### Task details
Extract, unchanged, each line of the listing below from its first line through the line that contains "three-claw grapnel anchor.", inclusive, and nothing else.

· · · ·

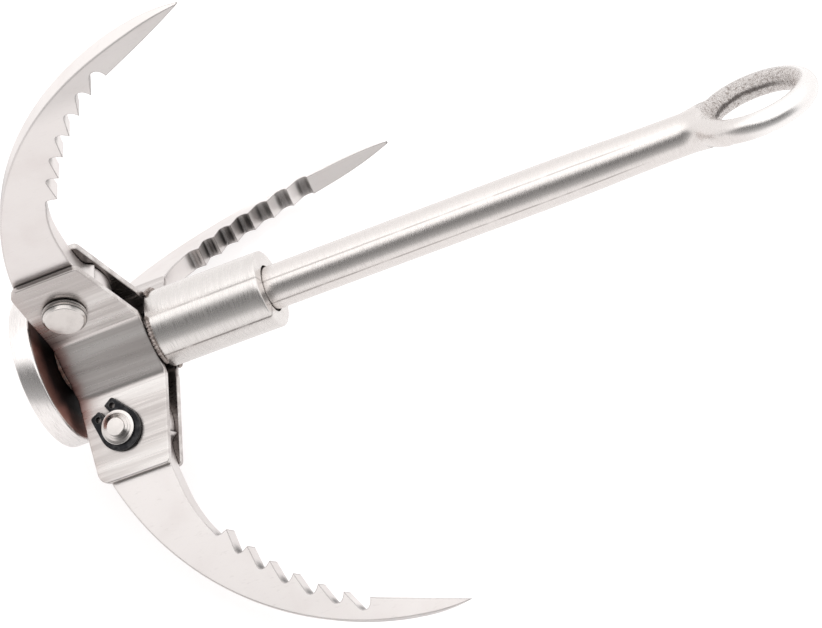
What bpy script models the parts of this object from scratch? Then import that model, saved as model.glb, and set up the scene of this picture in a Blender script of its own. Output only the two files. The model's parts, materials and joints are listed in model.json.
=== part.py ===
"""Folding three-claw grapnel anchor.

Frame: metres, +Z up, origin at the centre of the foot disc's lower face.
The centre rod stands on +Z, the eye is at the top and claw 1 points along +X;
claws 2 and 3 follow at 120 and 240 degrees.  Each claw lies in a radial plane
and turns about a pin that is square to that plane.

Sizes are in millimetres and angles in degrees unless noted.  In a claw's plane,
points are (distance from the rod's axis, height); s is the distance from that plane.
"""
import math

import bmesh
import bpy
from mathutils import Matrix, Vector

MM = 0.001                   # metres in a millimetre
GAP = 0.3                    # standing gap between neighbouring solids

# ---- foot -----------------------------------------------------------------
FOOT_R = 22.2
FOOT_H = 6.0
FOOT_EDGE = 0.4              # chamfer
FOOT_WELD_R = 8.9            # fillet weld between the rod and the disc
FOOT_WELD_H = 2.8

# ---- centre rod -----------------------------------------------------------
ROD_R = 6.0
ROD_CHAMFER = 0.5
ROD_NECK_R = 5.4             # turned neck under the eye
ROD_NECK_Z = 185.0
ROD_NECK_TAPER_H = 1.2

# ---- eye ------------------------------------------------------------------
EYE_MEAN_R = 13.8
EYE_BAR_R = 3.05             # half the bar's depth in the ring's plane
EYE_BAR_W = 3.3              # half the bar's width across that plane
EYE_Z = 207.4
EYE_TURN = 66.0              # azimuth of the ring's plane
EYE_SHIFT = (-0.4, -0.6)     # set-off from the rod's axis, along and across that plane
EYE_WELD_R = 7.3
EYE_WELD_Z0 = 186.6
EYE_WELD_Z1 = 192.4
EYE_WELD_FLAT = 0.9          # width of the flat lower face
EYE_WELD_ROUND_H = 2.0       # height of the rounded lower edge
EYE_WELD_CHAMFER_R = 1.0     # upper edge
EYE_WELD_CHAMFER_H = 1.4

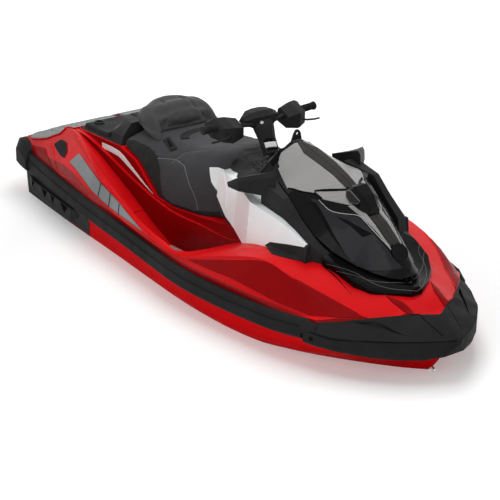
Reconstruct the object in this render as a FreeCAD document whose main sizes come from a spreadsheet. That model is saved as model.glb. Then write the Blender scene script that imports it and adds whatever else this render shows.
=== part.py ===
"""Personal watercraft: a jet-driven runabout for one or two riders.

Everything is drawn in millimetres on the builder's lines of the craft: x runs forward from the
transom, y to port, z up from the keel.  The part's own frame lies amidships on the still waterline.
"""
import FreeCAD, Part
import math
import os
import Sketcher

os.makedirs("parts", exist_ok=True)
document = FreeCAD.newDocument("personal_watercraft")
Vector = FreeCAD.Vector
Rotation = FreeCAD.Rotation

# Driving dimensions, each with what it measures
SIZES = {
    "craft_length": (3165, "bow bumper to transom"),
    "craft_beam": (1255, "over the rub rails"),
    "craft_height": (1148, "keel to the top of the gauge pod"),
    "draught": (262, "keel to the still waterline"),
    "flange_height": (470, "keel to the joint of hull and deck"),
    "rail_height": (100, "rub rail, top to bottom"),
    "rail_thickness": (34, "rub rail, in to out"),
    "rail_groove": (8, "depth and half height of the line in the rail"),
    "seam_gap": (0.3, "between pieces bedded on each other"),
    "panel_thickness": (9, "moulded covers"),
    "mat_thickness": (7, "foam deck mats"),
    "bin_wall": (4, "storage tub"),
    "bin_width": (250, "storage tub, inside"),
    "bin_depth": (215, "storage tub, inside"),
    "hinge_pin_diameter": (8, "storage cover hinge"),
    "pump_axis_height": (150, "keel to the jet axis"),
    "tunnel_width": (250, "jet pump recess in the hull"),
    "tunnel_height": (395, "jet pump recess, keel to roof"),
    "impeller_diameter": (160, "over the blade tips"),
    "impeller_clearance": (0.5, "blade tip to liner"),
    "impeller_length": (105, "hub"),
    "impeller_hub_diameter": (64, "hub"),
    "blade_thickness": (5, "impeller blade"),
    "blade_count": (4, "impeller"),
    "vane_count": (8, "stator"),
    "pump_wall": (17, "pump housing wall"),
    "pump_length": (270, "parallel part of the housing"),
    "cone_length": (90, "outlet cone"),
    "outlet_length": (70, "outlet pipe behind the cone"),
    "outlet_diameter": (92, "outside of the outlet pipe"),
    "outlet_wall": (6, "outlet pipe wall"),
    "shaft_diameter": (28, "drive shaft"),
    "shaft_clearance": (6, "round the drive shaft"),
    "nozzle_bell_diameter": (128, "steering nozzle at its pivots, outside"),
    "nozzle_tail_diameter": (94, "steering nozzle outlet, outside"),
    "nozzle_wall": (4, "steering nozzle wall"),
    "nozzle_length": (120, "steering nozzle"),
    "ring_gap": (14, "nozzle bell to trim ring"),
    "ring_wall": (9, "trim ring, in to out"),
    "ring_width": (24, "trim ring, along the jet"),
    "pivot_diameter": (12, "nozzle and trim ring pins"),
    "pivot_clearance": (0.1, "round each pivot pin"),
    "arm_thickness": (12, "side arms of the pump"),
    "gate_radius": (165, "reverse gate, inside"),
    "gate_wall": (7, "reverse gate shell"),
    "gate_pin_diameter": (14, "reverse gate pivots"),
    "ride_plate_thickness": (10, "plate under the pump"),
    "ride_plate_width": (216, "plate under the pump"),
    "grate_bar": (10, "intake grate bar"),
    "engine_length": (720, "engine block"),
    "engine_width": (360, "engine block"),
    "engine_height": (340, "engine block"),
    "bar_diameter": (22, "handlebar tube"),
    "grip_diameter": (34, "handlebar grip"),
    "grip_length": (125, "handlebar grip"),
    "column_tilt": (30, "steering axis, degrees back from upright"),
    "eye_rod_diameter": (11, "towing and mooring eyes"),
    "eye_bore": (26, "towing and mooring eyes, inside"),
    "anchor_bore": (34, "deck anchor sockets, inside"),
    "anchor_rim": (11, "deck anchor sockets, rim width"),
    "anchor_height": (12, "deck anchor sockets"),
    "plug_thickness": (5, "soft pads on the stern quarters"),
    "glass_thickness": (3, "mirror glass"),
}
sheet = document.addObject("Spreadsheet::Sheet", "Sizes")
for row, (alias, (value, meaning)) in enumerate(SIZES.items(), start=1):
    sheet.set(f"A{row}", meaning)
    sheet.set(f"B{row}", str(value))
    sheet.setAlias(f"B{row}", alias)
document.recompute()


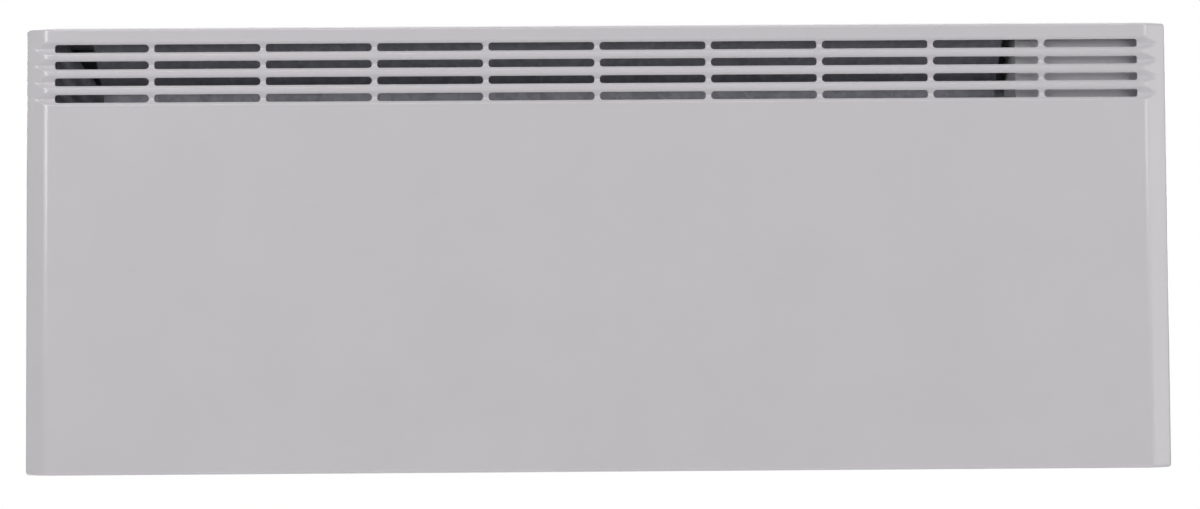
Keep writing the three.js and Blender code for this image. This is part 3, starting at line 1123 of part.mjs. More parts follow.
function elementLead() {
  const fromX = CUTOUT_X - CUTOUT_RADIUS - BLADE_LENGTH - GAP;
  const bladeY = SHIELD_FRONT_Y - GAP - CUTOUT_THICKNESS + BLADE_SHEET / 2;
  const lowZ = (CUTOUT_Z - CUTOUT_RADIUS + ELEMENT_Z + ELEMENT_HEIGHT / 2) / 2;
  const pinX = rodEnd(SIDES.right) + GAP + PIN_LENGTH + GAP;
  return lead([
    [fromX, bladeY, CUTOUT_Z], [fromX - 8, bladeY, CUTOUT_Z], [fromX - 12, bladeY, (lowZ + CUTOUT_Z) / 2],
    [fromX, bladeY, lowZ], [SHIELD_RIGHT, bladeY, lowZ], [pinX + 12, ELEMENT_Y, ELEMENT_Z + 14],
    [pinX + 10, ELEMENT_Y, ELEMENT_Z], [pinX, ELEMENT_Y, ELEMENT_Z],
  ]);
}

function neutralLead() {
  const [x, y, z] = blockPort(-1, -1);
  const pinX = rodEnd(SIDES.left) - GAP - PIN_LENGTH - GAP;
  const outX = SHIELD_LEFT - 16;
  const clips = Array.from({ length: CLIP_COUNT }, (_, i) => clipX(CLIP_COUNT - 1 - i));
  return lead([
    [x, y, z], [x, y, z - 10], [x - 10, (y + LEAD_Y) / 2, LEAD_Z + 12], [x - 26, LEAD_Y, LEAD_Z],
    [x - 40, LEAD_Y, LEAD_Z],
    ...clips.flatMap((at) => [[at + CLIP_WIDTH, LEAD_Y, LEAD_Z], [at - CLIP_WIDTH, LEAD_Y, LEAD_Z]]),
    [outX + 22, LEAD_Y, LEAD_Z], [outX, LEAD_Y, LEAD_Z + 22], [outX, LEAD_Y - 6, ELEMENT_Z - 24],
    [outX + 1, ELEMENT_Y, ELEMENT_Z - 4], [pinX - 3, ELEMENT_Y, ELEMENT_Z], [pinX, ELEMENT_Y, ELEMENT_Z],
  ]);
}

function earthLead() {
  const [x, y, z] = blockPort(-1, 1);
  const nutEdge = EARTH_Z + EARTH_NUT_RADIUS + GAP;
  const nutY = REAR_INNER_Y - GAP - EARTH_NUT / 2;
  return lead([
    [x, y, z], [x, y, z + 8], [(x + EARTH_X) / 2, y - 3, z + 16],
    [EARTH_X, nutY, nutEdge + 10], [EARTH_X, nutY, nutEdge],
  ]);
}

addPiece('terminal_block', CERAMIC, terminalBlock());
addPiece('cable_gland', DARK_PLASTIC, cableGland());
addPiece('earth_stud', ZINC_PLATED, earthStud());
addPiece('earth_nut', BRASS, earthNut());
addPiece('supply_lead', BROWN_INSULATION, supplyLead());
addPiece('switch_lead', BROWN_INSULATION, switchLead());
addPiece('heating_lead', BROWN_INSULATION, heatingLead());
addPiece('element_lead', BROWN_INSULATION, elementLead());
addPiece('neutral_lead', BLUE_INSULATION, neutralLead());
addPiece('earth_lead', EARTH_INSULATION, earthLead());
for (let i = 0; i < CLIP_COUNT; i += 1) addPiece(`lead_clip_${i + 1}`, GREY_PLASTIC, leadClip(clipX(i)));

export default heater;
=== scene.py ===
# %% [markdown]
# # A wall panel convector heater
# The heater is a shallow steel box that hangs on a rail on the wall. Cool air comes in through slots in its
# floor, passes a finned element and leaves through four rows of slots pressed into the front. The packed
# model gives every piece at its real place. This script dresses it: it models the folded front again as a
# smooth pressed sheet, and gives each piece the finish that it has on a real heater.

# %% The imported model
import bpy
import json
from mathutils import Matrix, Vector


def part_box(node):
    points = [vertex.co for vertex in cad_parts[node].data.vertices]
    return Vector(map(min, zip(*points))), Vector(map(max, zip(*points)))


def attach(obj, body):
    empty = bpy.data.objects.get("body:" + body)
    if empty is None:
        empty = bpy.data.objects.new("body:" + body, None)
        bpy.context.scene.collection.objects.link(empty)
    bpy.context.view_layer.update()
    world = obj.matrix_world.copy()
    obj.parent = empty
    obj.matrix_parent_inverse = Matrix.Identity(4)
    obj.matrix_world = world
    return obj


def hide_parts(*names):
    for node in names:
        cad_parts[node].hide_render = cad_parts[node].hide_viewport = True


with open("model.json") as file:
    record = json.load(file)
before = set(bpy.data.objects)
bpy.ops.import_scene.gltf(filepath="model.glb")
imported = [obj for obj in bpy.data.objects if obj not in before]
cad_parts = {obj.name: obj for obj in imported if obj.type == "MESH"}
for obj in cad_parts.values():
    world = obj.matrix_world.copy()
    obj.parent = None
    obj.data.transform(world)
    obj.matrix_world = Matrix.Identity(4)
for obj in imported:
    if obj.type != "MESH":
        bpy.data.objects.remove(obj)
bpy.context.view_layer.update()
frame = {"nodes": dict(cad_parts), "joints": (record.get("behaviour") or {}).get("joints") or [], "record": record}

# %% Modules and the unit
import json
import math

import bmesh
import bpy
import numpy as np
from mathutils import Matrix, Vector

MM = 0.001
nodes = frame["nodes"]
panel_low, panel_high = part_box("front_panel")
print("casing, mm:", [round(size / MM, 1) for size in panel_high - panel_low])

# %% [markdown]
# ## The camera
# The heater is photographed almost square on, from a little below its middle, with the camera turned up by
# under two degrees. A long lens some way off keeps its edges nearly parallel. The angles are small, but each
# one shows: they make the top edge a little shorter than the bottom one and tip the whole panel slightly.

# %% Camera
CAMERA_PLACE = Vector((-0.0105, -1.8, -0.1655))
CAMERA_PAN = math.radians(-0.400)
CAMERA_TILT = math.radians(1.820)
CAMERA_ROLL = math.radians(0.385)
LENS_MM = 57.52
SENSOR_MM = 36.0

camera_data = bpy.data.cameras.new("camera")
camera_data.lens = LENS_MM
camera_data.sensor_width = SENSOR_MM
camera = bpy.data.objects.new("camera", camera_data)
turn = (
    Matrix.Rotation(CAMERA_PAN, 4, "Z")
    @ Matrix.Rotation(CAMERA_TILT, 4, "X")
    @ Matrix.Rotation(CAMERA_ROLL, 4, "Y")
    @ Matrix.Rotation(math.pi / 2, 4, "X")
)
camera.matrix_world = Matrix.Translation(CAMERA_PLACE) @ turn
bpy.context.scene.collection.objects.link(camera)
bpy.context.scene.camera = camera
print("camera:", tuple(round(v, 4) for v in CAMERA_PLACE), "lens", LENS_MM)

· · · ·

### Output
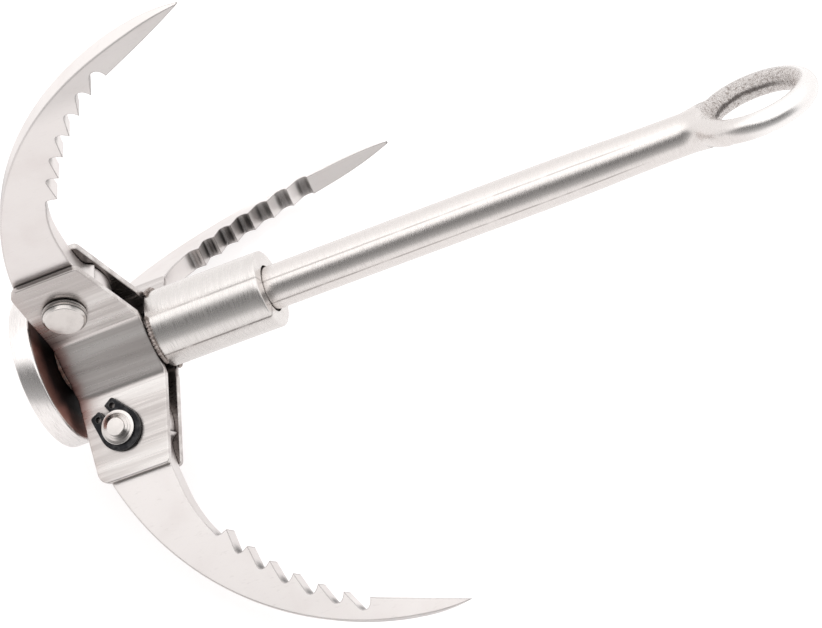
What bpy script models the parts of this object from scratch? Then import that model, saved as model.glb, and set up the scene of this picture in a Blender script of its own. Output only the two files. The model's parts, materials and joints are listed in model.json.
=== part.py ===
"""Folding three-claw grapnel anchor.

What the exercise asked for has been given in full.